Opinion
2002-06296
May 5, 2003
In a juvenile delinquency proceeding pursuant to Family Court Act article 3, the appeal is from an order of disposition of the Family Court, Queens County (Lubow, J.), dated June 25, 2002, as, in effect, amended by an order of the same court, dated February 28, 2003, which, upon a fact-finding order of the same court, dated March 15, 2002, made after a hearing, and upon her admission, finding that the appellant had committed an act, which, if committed by an adult, would have constituted the crime of menacing in the third degree, adjudicated the appellant to be a juvenile delinquent, and placed her with the New York State Office of Children and Family Services until March 5, 2003. The appeal brings up for review the fact-finding order dated March 15, 2002.
Peter Wilner, Jamaica, N.Y., for appellant.
Michael A. Cardozo, Corporation Counsel, New York, N.Y. (Larry A. Sonnenshein and Jane L. Gordon of counsel), for respondent.
Before: FRED T. SANTUCCI, J.P., NANCY E. SMITH, LEO F. McGINITY, and ROBERT W. SCHMIDT, JJ.
DECISION ORDER
ORDERED that the appeal from so much of the order of disposition, as, in effect, amended by the order dated February 28, 2003, which placed the appellant with the New York State Office of Children and Family Services until March 5, 2003, is dismissed as academic, without costs or disbursements; and it is further,
ORDERED that the order of disposition is affirmed insofar as reviewed, without costs or disbursements.

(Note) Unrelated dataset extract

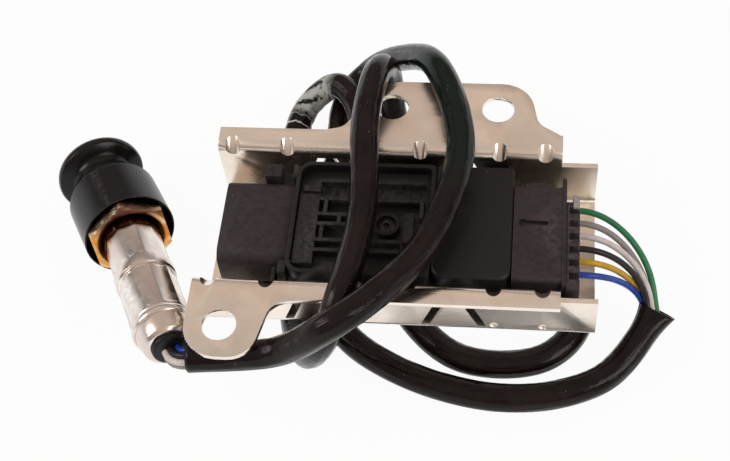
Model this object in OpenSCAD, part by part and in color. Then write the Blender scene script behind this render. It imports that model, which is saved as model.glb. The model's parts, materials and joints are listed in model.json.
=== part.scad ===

The appellant failed to preserve her challenge to the legal sufficiency of her admission for appellate review (see People v. Lopez, 71 N.Y.2d 662, 665; Matter of Haile B., 252 A.D.2d 497; Matter of Gregory B., 242 A.D.2d 296). In any event, the admission was legally sufficient to establish that the appellant committed an act which, if committed by an adult, would have constituted the crime of menacing in the third degree (see Penal Law § 120.15). Contrary to the appellant's contention, the admission demonstrated that the complainant had a well-founded fear of serious physical injury (compare Matter of Michael H., 294 A.D.2d 364; see Matter of Steven W., 294 A.D.2d 370; Matter of Akida L., 170 A.D.2d 680).
The appellant's challenge to her placement with the New York State Office of Children and Family Services until March 5, 2003, is academic, since the placement period has expired (see Matter of Yuan Tung C., 296 A.D.2d 323; Matter of Anthony G., 247 A.D.2d 792; Matter of Christopher H., 198 A.D.2d 120).
The appellant's remaining contention has been rendered academic.
SANTUCCI, J.P., SMITH, McGINITY and SCHMIDT, JJ., concur.